If you’ve read Marcia Angell on antidepressants, you’re unlikely to be surprised by a recent study suggesting that “individuals who use antidepressants are much more likely to suffer relapses of major depression than those who use no medication at all… [P]eople who have not been taking any medication are at a 25 per cent risk of relapse, compared to 42 per cent or higher for those who have taken and gone off an antidepressant.” Paul Andrews, of McMaster University, argues that “antidepressants interfere with the brain’s natural self-regulation of serotonin and other neurotransmitters, and… the brain can overcorrect once medication is suspended, triggering new depression.”
In her much-discussed New York Review of Books essay, Angell reviews the similar arguments of Robert Whitaker:
If psychoactive drugs do cause harm, as Whitaker contends, what is the mechanism? The answer, he believes, lies in their effects on neurotransmitters. It is well understood that psychoactive drugs disturb neurotransmitter function, even if that was not the cause of the illness in the first place. Whitaker describes a chain of effects. When, for example, an SSRI antidepressant like Celexa increases serotonin levels in synapses, it stimulates compensatory changes through a process called negative feedback. In response to the high levels of serotonin, the neurons that secrete it (presynaptic neurons) release less of it, and the postsynaptic neurons become desensitized to it. In effect, the brain is trying to nullify the drug’s effects.

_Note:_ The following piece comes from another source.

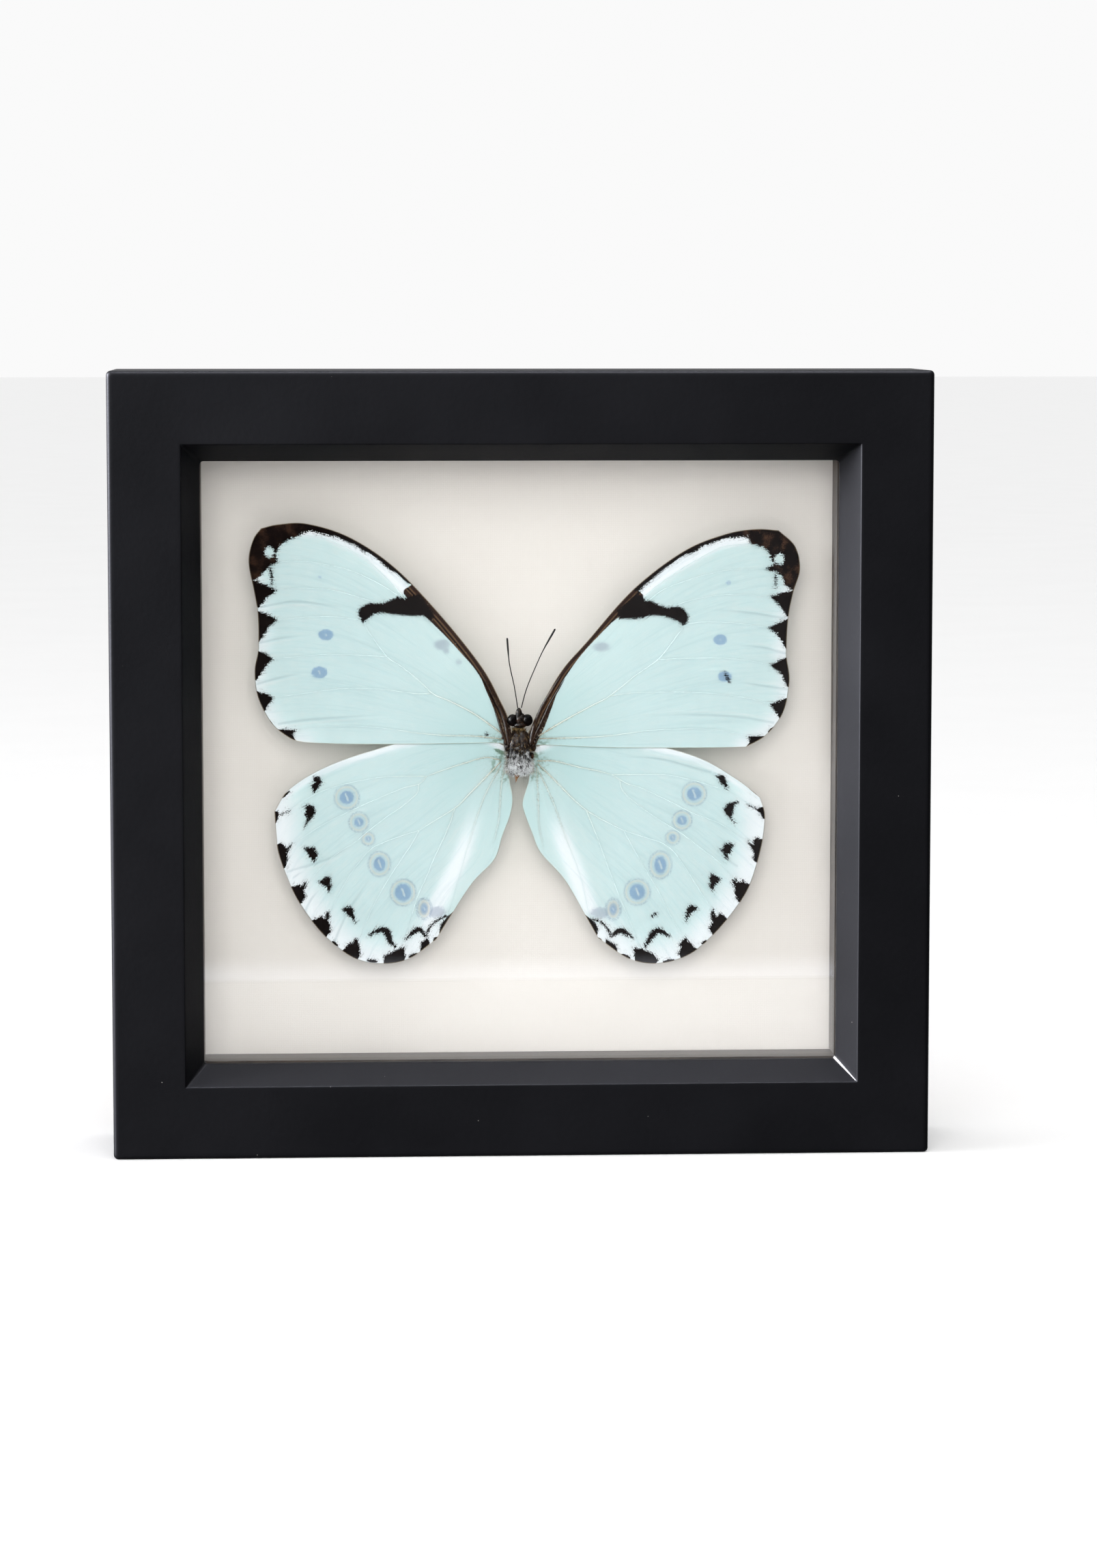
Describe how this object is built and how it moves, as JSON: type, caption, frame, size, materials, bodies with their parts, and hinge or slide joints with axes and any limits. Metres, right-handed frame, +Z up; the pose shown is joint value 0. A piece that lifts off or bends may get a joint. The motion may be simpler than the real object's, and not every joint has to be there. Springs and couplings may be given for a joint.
{
  "type": "framed butterfly specimen",
  "caption": "Square black shadow-box frame with a pale blue butterfly set open behind glass on linen-textured paper, to stand on a shelf or hang on a wall.",
  "frame": {"origin": "the middle of the base that the frame stands on", "axes": "+Z up, -Y the way the glass faces, +X to the right seen from the front"},
  "size_m": [0.182, 0.034, 0.1746],
  "materials": {
    "black_paint": "satin black paint on wood, very finely textured, with a little dust",
    "glass": "clear flat picture glass",
    "dark_wood": "dark brown satin stain",
    "linen_paper": "off-white matt paper embossed with a fine linen weave",
    "foam_board": "white foam board",
    "hardboard": "bare brown hardboard",
    "steel": "zinc-plated steel",
    "wing_scales": "dry scaled wing membrane, pale aqua with dark brown marks",
    "body_chitin": "dark brown chitin with fine golden and grey-white hair",
    "antenna_chitin": "black chitin",
    "dry_tissue": "dry orange-brown tissue",
    "cork": "bare cork"
  },
  "bodies": {
    "root": {"rail_top": "black_paint", "rail_bottom": "black_paint", "rail_left": "black_paint", "rail_right": "black_paint", "glass": "glass", "spacer_top": "dark_wood", "spacer_bottom": "dark_wood", "spacer_left": "dark_wood", "spacer_right": "dark_wood", "backing_paper": "linen_paper", "mount_board": "foam_board", "back_board": "hardboard", "tab_top_left": "steel", "tab_top_right": "steel", "tab_bottom_left": "steel", "tab_bottom_right": "steel", "tab_left_bottom": "steel", "tab_left_top": "steel", "tab_right_bottom": "steel", "tab_right_top": "steel", "hanger": "steel", "nail_left": "steel", "nail_right": "steel", "forewing_left": "wing_scales", "forewing_right": "wing_scales", "hindwing_left": "wing_scales", "hindwing_right": "wing_scales", "thorax": "body_chitin", "head": "body_chitin", "antenna_left": "antenna_chitin", "antenna_right": "antenna_chitin", "abdomen_stub": "dry_tissue", "specimen_mount": "cork"}
  },
  "joints": []
}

… With long-term use of psychoactive drugs, the result is, in the words of Steve Hyman, a former director of the NIMH and until recently provost of Harvard University, “substantial and long-lasting alterations in neural function.” As quoted by Whitaker, the brain, Hyman wrote, begins to function in a manner “qualitatively as well as quantitatively different from the normal state.” After several weeks on psychoactive drugs, the brain’s compensatory efforts begin to fail, and side effects emerge that reflect the mechanism of action of the drugs. For example, the SSRIs may cause episodes of mania, because of the excess of serotonin. Antipsychotics cause side effects that resemble Parkinson’s disease, because of the depletion of dopamine (which is also depleted in Parkinson’s disease). As side effects emerge, they are often treated by other drugs, and many patients end up on a cocktail of psychoactive drugs prescribed for a cocktail of diagnoses. The episodes of mania caused by antidepressants may lead to a new diagnosis of “bipolar disorder” and treatment with a “mood stabilizer,” such as Depokote (an anticonvulsant) plus one of the newer antipsychotic drugs. And so on.

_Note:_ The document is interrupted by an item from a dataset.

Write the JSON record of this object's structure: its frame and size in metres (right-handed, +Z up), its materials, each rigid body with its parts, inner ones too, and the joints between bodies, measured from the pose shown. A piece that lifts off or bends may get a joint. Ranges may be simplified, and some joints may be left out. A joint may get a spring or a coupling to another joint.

Some patients take as many as six psychoactive drugs daily. One well- respected researcher, Nancy Andreasen, and her colleagues published evidence that the use of antipsychotic drugs is associated with shrinkage of the brain, and that the effect is directly related to the dose and duration of treatment. As Andreasen explained to The New York Times, “The prefrontal cortex doesn’t get the input it needs and is being shut down by drugs. That reduces the psychotic symptoms. It also causes the prefrontal cortex to slowly atrophy.”*
Getting off the drugs is exceedingly difficult, according to Whitaker, because when they are withdrawn the compensatory mechanisms are left unopposed. When Celexa is withdrawn, serotonin levels fall precipitously because the presynaptic neurons are not releasing normal amounts and the postsynaptic neurons no longer have enough receptors for it. Similarly, when an antipsychotic is withdrawn, dopamine levels may skyrocket. The symptoms produced by withdrawing psychoactive drugs are often confused with relapses of the original disorder, which can lead psychiatrists to resume drug treatment, perhaps at higher doses.